The lawsuit includes the Vermont Department of Motor Vehicles as a defendant, arguing that employees “motivated by racial and xenophobic animus” provided ICE with “private driver information” and home addresses of “non-white, predominantly Latino, individuals” who were not enforcement priorities and whose main offense appears to be their activism.

Migrant Justice and four named members of the group allege ICE violated their right to privacy, intentionally inflicted emotional distress, forced the group to divert resources to their defense, and made people afraid to associate with them.

“I am sure that they sought me out because of the work I am doing to defend human rights, and not for anything else,” said plaintiff Zully Palacios in a 2017 interview on Democracy Now!, “because what they wanted to do was get into the community and intimidate us that way.”

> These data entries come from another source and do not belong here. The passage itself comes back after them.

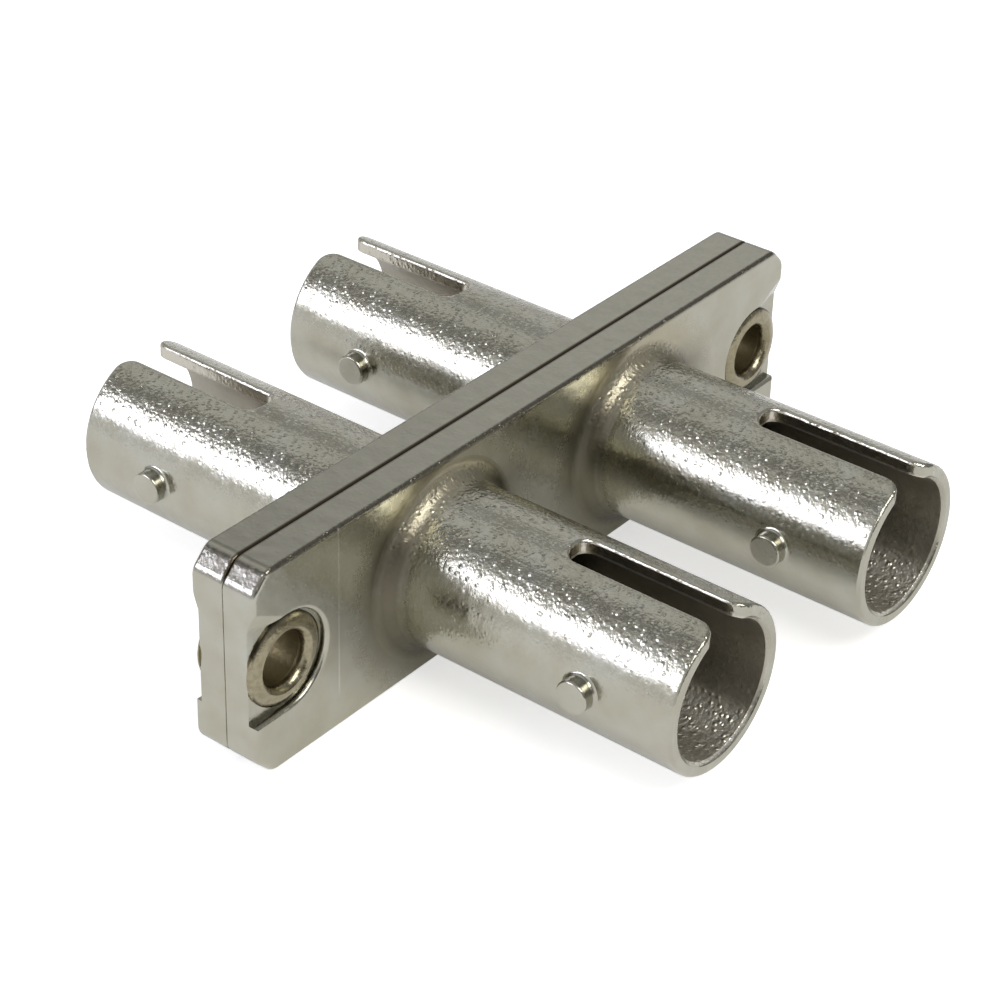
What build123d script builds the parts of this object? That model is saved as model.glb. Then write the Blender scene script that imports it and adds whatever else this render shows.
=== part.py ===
# Duplex fibre optic coupler: two riveted die-cast halves, four bayonet barrels and two split alignment sleeves.
from build123d import *
import os

os.makedirs("parts", exist_ok=True)

# All sizes are in millimetres.
# Frame: X along the flange, Y along the barrels with the front half at -Y, Z up, origin at the middle of the parting plane.

# Flange plate, one half of the whole thickness.
flange_length = 34.6
flange_height = 9.25
half_thickness = 1.57
top_corner_chamfer = 0.82
bottom_corner_chamfer = 0.92
corner_blend_round = 0.7
seam_edge_round = 0.12
face_edge_round = 0.2

# Barrels, one each side of the middle on both halves.
channel_pitch = 12.7
barrel_od = 6.95
barrel_id = 5.75
mouth_from_parting = 15.0
root_fillet = 0.9
mouth_edge_round = 0.15
mouth_inner_chamfer = 0.15

# Keyway on top of each barrel.
keyway_width = 1.5
keyway_length = 7.1
keyway_end_round = 0.6
keyway_mouth_round = 0.75

# Bayonet lugs on both flanks of each barrel.
lug_diameter = 1.4
lugs_across = 8.1
lug_from_mouth = 4.1
lug_edge_round = 0.1
lug_root_round = 0.15

# Inner tube of each half that holds one end of the alignment sleeve.
inner_tube_od = 4.5
inner_tube_lip = 0.85
inner_tube_chamfer = 0.3
cavity_floor_from_parting = 2.6
cavity_floor_round = 0.4
lip_hole_diameter = 2.85
lip_lead_in = 0.2

# Split alignment sleeve.
sleeve_od = 3.2
sleeve_id = 2.5
sleeve_length = 11.4
sleeve_slit = 0.3
sleeve_end_chamfer = 0.1
sleeve_radial_clearance = 0.05
sleeve_end_clearance = 0.05

# Tubular rivets and the recesses that hold their rims.
rivet_from_flange_end = 1.9
rivet_tube_od = 2.8
rivet_bore = 2.3
rivet_rim_diameter = 3.95
rivet_rim_edge = 0.07
rivet_crown_radius = 1.4
rivet_rim_bulge = 0.05
rivet_crown_below_face = 0.08
rivet_flare_depth = 0.5
rivet_hole_clearance = 0.05
recess_width = 4.2
recess_depth = 0.36
recess_ramp_rise = 1.0

barrel_radius = barrel_od / 2
bore_radius = barrel_id / 2
rivet_spacing = flange_length - 2 * rivet_from_flange_end
barrel_wall = barrel_radius - bore_radius
pocket_from_parting = sleeve_length / 2 + sleeve_end_clearance
inner_tube_from_parting = pocket_from_parting + inner_tube_lip
grip = half_thickness - recess_depth


def flange_outline():
    # Cut corners with blended edges, the lower ones cut a little deeper.
    outline = Rectangle(flange_length, flange_height)
    outline = chamfer(outline.vertices().group_by(Axis.Y)[-1], top_corner_chamfer)
    outline = chamfer(outline.vertices().group_by(Axis.Y)[0], bottom_corner_chamfer)
    return fillet(outline.vertices(), corner_blend_round)


def recess_ramp(side):
    # Above the open end of a recess the face falls away in a flat ramp that widens toward the flange end.
    start = (side * rivet_spacing / 2, -half_thickness, recess_width / 2)
    along = (side * (flange_length - rivet_spacing) / 2, 0, recess_ramp_rise)
    down = (along[0], recess_depth, 0)
    normal = Vector(*down).cross(Vector(*along)) * side
    slope = Plane(origin=start, x_dir=along, z_dir=normal)
    cutter = extrude(slope * Rectangle(2 * flange_length, 2 * flange_length), flange_height)
    corner = Pos(start[0] + side * flange_length / 4, start[1], start[2] + flange_height / 4)
    return cutter & corner * Box(flange_length / 2, 2 * recess_depth, flange_height / 2)


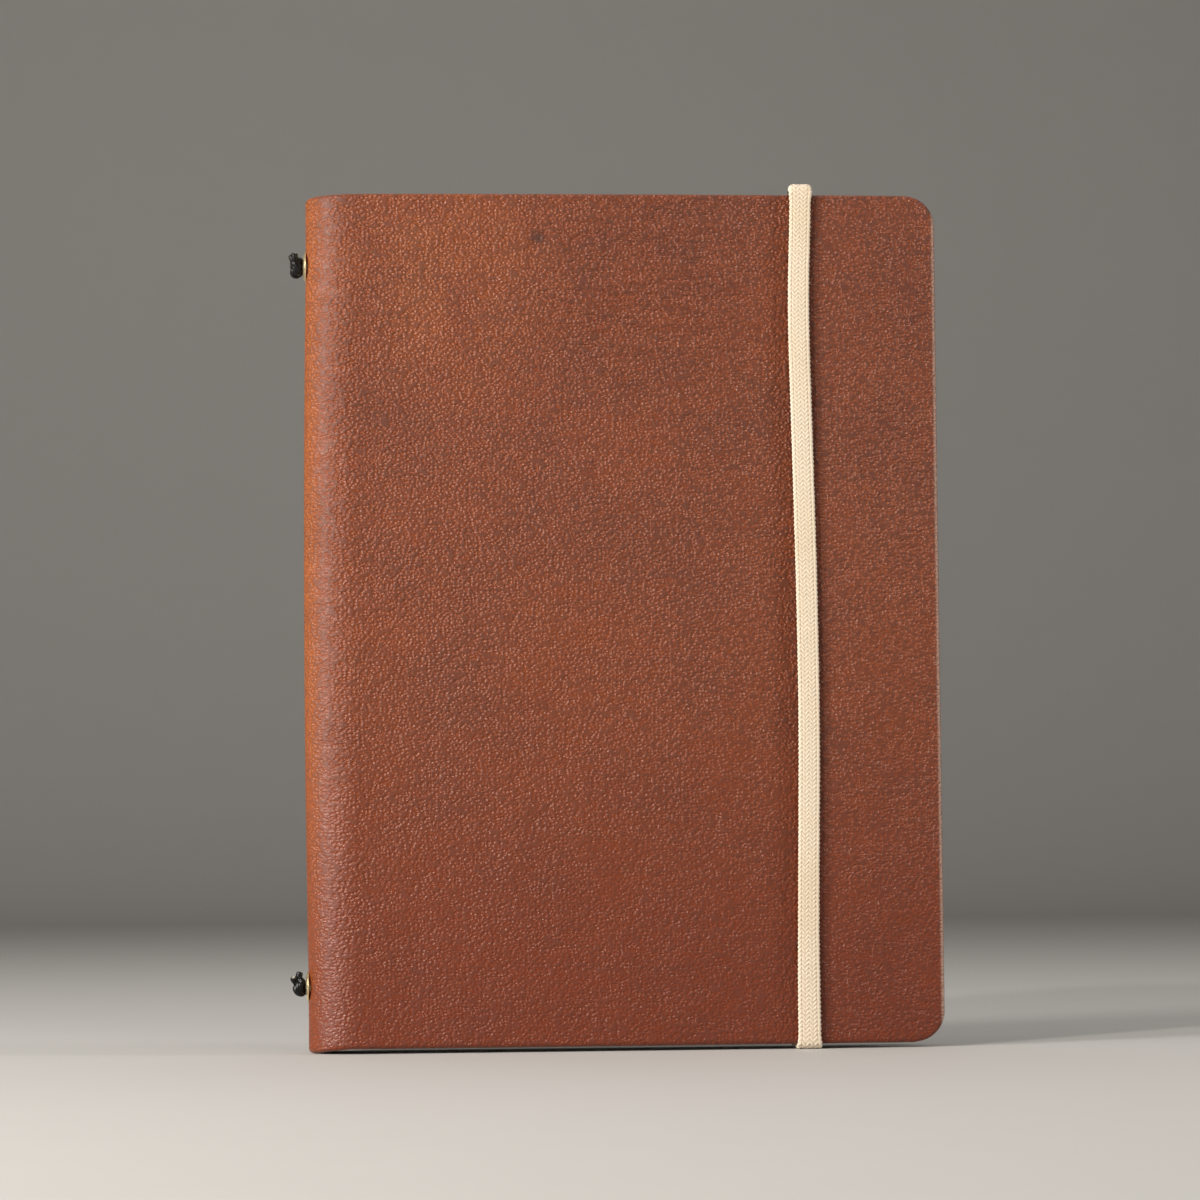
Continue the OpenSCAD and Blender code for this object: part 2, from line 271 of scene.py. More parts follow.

As these three cases and others wind through the federal courts, the Second Circuit has recognized its potential to halt the alleged unconstitutional detention and deportation of immigrant activists while also upholding the First Amendment for everyone.

“To allow this retaliatory conduct to proceed would broadly chill protected speech, among not only activists subject to final orders of deportation,” the Second Circuit wrote in Ragbir’s case last month, “but also those citizens and other residents who would fear retaliation against others.”

The court’s decision acknowledged the broader effect ICE’s actions have on free speech, Das explained. “Immigrants’ family members, clergy, and people they work or go to school with will be afraid to speak out,” the attorney said, “if ICE can take the people closest to them and essentially silence their critics through deportation.”